» Listed entries
- - -
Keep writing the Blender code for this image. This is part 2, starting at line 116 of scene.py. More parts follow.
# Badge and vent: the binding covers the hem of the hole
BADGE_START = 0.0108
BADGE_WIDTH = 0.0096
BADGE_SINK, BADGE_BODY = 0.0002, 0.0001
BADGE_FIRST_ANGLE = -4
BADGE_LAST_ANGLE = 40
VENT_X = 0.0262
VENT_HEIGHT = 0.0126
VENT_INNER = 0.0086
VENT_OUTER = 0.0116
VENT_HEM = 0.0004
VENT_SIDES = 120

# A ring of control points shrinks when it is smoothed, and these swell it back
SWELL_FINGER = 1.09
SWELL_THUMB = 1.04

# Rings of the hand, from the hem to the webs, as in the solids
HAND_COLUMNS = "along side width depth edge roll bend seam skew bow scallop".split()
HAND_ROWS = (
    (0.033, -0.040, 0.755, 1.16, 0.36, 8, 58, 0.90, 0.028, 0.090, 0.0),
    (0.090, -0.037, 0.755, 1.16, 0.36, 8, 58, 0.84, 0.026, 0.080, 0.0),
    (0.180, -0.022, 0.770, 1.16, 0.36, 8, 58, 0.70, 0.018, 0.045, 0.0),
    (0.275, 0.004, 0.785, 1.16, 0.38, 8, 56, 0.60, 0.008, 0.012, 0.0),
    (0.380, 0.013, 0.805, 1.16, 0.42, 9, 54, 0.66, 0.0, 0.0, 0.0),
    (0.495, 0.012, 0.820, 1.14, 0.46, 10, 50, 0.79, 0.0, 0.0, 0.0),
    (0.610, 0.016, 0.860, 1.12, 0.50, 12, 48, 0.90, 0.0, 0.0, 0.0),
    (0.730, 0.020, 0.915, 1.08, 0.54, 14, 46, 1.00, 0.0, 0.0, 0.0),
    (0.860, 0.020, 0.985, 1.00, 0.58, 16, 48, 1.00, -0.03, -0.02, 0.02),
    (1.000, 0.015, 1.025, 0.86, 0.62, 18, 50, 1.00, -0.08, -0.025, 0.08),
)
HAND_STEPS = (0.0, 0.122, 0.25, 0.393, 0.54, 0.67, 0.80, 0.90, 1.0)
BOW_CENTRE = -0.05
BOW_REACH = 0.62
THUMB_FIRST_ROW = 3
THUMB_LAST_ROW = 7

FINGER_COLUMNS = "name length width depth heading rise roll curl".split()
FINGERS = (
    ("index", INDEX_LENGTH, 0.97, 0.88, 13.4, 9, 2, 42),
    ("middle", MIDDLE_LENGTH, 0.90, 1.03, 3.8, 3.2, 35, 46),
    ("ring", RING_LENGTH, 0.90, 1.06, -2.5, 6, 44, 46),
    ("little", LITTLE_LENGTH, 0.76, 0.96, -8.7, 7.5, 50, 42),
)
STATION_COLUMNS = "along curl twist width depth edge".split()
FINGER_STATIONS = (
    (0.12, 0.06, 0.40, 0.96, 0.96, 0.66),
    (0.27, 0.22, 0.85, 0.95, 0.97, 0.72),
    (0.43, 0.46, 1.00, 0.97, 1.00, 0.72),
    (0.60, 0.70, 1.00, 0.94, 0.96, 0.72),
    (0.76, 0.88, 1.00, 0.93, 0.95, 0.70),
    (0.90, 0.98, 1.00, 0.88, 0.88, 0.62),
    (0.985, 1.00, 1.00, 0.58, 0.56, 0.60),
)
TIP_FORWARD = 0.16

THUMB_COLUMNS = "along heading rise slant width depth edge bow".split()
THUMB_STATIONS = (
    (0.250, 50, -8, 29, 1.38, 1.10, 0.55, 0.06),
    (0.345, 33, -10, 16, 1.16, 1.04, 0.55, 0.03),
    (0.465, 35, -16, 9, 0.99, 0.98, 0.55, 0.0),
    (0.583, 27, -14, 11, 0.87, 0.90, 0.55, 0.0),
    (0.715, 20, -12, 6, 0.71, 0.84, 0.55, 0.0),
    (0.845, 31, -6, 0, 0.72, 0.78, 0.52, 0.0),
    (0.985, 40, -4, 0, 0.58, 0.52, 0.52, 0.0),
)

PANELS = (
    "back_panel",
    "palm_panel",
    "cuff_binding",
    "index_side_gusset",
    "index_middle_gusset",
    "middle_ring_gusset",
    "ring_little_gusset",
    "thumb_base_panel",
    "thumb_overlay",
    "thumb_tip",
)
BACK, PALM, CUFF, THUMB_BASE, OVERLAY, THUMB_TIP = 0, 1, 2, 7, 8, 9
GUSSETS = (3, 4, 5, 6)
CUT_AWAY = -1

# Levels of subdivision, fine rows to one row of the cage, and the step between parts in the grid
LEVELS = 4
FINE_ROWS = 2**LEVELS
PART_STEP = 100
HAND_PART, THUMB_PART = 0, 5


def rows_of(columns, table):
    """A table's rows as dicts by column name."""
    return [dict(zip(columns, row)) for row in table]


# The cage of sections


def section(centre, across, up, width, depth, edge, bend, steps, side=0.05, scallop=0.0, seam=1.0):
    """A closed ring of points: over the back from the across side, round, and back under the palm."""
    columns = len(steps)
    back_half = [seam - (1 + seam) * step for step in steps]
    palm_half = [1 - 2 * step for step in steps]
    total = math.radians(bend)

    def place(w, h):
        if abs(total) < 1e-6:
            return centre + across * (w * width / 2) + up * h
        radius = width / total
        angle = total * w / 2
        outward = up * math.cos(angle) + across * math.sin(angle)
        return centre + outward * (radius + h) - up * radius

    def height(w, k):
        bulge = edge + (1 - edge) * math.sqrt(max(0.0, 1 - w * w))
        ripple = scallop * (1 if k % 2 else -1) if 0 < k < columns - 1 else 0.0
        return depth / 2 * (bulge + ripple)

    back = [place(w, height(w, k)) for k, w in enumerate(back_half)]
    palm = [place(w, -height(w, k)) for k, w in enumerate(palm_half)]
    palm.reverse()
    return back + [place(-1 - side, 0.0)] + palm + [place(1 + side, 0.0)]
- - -
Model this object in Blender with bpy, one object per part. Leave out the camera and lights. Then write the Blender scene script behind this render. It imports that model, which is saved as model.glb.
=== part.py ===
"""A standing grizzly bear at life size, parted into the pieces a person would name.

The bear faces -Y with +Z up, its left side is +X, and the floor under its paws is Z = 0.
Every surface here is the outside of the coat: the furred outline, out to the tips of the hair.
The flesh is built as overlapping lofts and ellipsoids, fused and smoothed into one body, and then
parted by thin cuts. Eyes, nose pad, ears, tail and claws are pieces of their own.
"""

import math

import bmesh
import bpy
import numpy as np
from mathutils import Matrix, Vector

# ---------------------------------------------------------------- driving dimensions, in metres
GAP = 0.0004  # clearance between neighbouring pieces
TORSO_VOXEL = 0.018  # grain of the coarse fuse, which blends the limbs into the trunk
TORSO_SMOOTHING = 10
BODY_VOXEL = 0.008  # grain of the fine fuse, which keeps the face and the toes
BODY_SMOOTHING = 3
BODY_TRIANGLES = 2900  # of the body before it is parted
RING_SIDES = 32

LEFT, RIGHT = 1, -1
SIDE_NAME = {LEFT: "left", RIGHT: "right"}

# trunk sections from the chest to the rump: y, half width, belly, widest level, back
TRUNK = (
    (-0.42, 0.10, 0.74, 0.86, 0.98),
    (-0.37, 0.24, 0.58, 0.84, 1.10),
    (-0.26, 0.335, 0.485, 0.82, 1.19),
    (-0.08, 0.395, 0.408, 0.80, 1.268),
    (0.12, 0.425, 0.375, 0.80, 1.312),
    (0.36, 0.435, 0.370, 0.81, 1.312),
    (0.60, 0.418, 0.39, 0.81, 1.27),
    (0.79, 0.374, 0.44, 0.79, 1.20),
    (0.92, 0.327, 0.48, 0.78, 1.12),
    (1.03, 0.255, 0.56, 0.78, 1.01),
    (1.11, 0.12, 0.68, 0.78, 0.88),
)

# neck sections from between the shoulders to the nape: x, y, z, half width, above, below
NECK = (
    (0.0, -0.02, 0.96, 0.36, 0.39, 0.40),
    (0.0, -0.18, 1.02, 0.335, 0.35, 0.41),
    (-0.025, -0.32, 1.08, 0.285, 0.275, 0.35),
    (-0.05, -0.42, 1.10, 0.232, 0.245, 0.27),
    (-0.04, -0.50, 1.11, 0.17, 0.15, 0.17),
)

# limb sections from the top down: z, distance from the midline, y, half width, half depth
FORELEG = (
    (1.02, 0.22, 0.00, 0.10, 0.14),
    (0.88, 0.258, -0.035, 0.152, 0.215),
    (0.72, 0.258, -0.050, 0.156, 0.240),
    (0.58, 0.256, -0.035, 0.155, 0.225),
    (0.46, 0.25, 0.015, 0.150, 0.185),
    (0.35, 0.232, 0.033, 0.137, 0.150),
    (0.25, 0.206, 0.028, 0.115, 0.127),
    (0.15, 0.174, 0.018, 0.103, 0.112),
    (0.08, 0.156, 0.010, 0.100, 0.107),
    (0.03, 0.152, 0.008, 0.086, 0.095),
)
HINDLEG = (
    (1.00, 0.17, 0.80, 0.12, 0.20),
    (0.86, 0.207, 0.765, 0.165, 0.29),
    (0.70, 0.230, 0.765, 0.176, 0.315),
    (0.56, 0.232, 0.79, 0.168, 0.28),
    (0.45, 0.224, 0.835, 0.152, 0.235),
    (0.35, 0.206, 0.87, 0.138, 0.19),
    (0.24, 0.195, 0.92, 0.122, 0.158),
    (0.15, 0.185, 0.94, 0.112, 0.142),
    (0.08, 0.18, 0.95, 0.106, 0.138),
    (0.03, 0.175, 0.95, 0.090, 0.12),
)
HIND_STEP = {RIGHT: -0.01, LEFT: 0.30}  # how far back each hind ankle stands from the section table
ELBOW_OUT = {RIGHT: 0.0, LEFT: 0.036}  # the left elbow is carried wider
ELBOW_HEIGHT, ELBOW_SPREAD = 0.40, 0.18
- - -
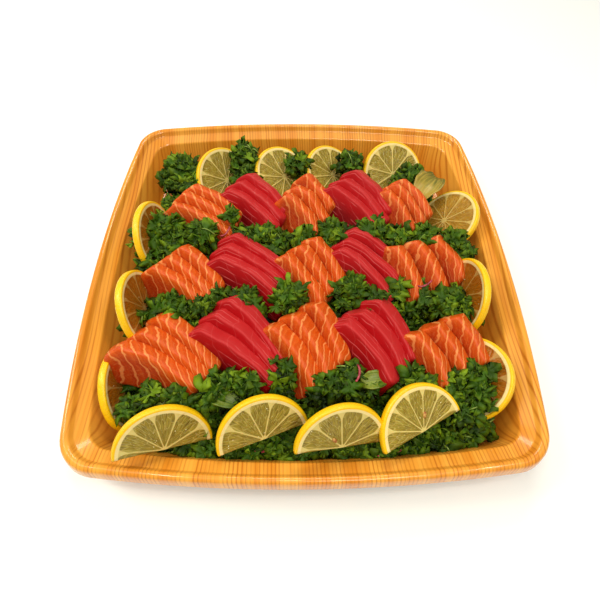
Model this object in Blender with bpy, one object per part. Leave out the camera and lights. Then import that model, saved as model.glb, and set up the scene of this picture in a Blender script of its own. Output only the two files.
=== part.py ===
- - -
» Task details
Extract, word for word, the line containing "saved as model.glb.", the line containing "person would name.", and every line between them.

» Response to this exercise
Model this object in Blender with bpy, one object per part. Leave out the camera and lights. Then write the Blender scene script behind this render. It imports that model, which is saved as model.glb.
=== part.py ===
"""A standing grizzly bear at life size, parted into the pieces a person would name.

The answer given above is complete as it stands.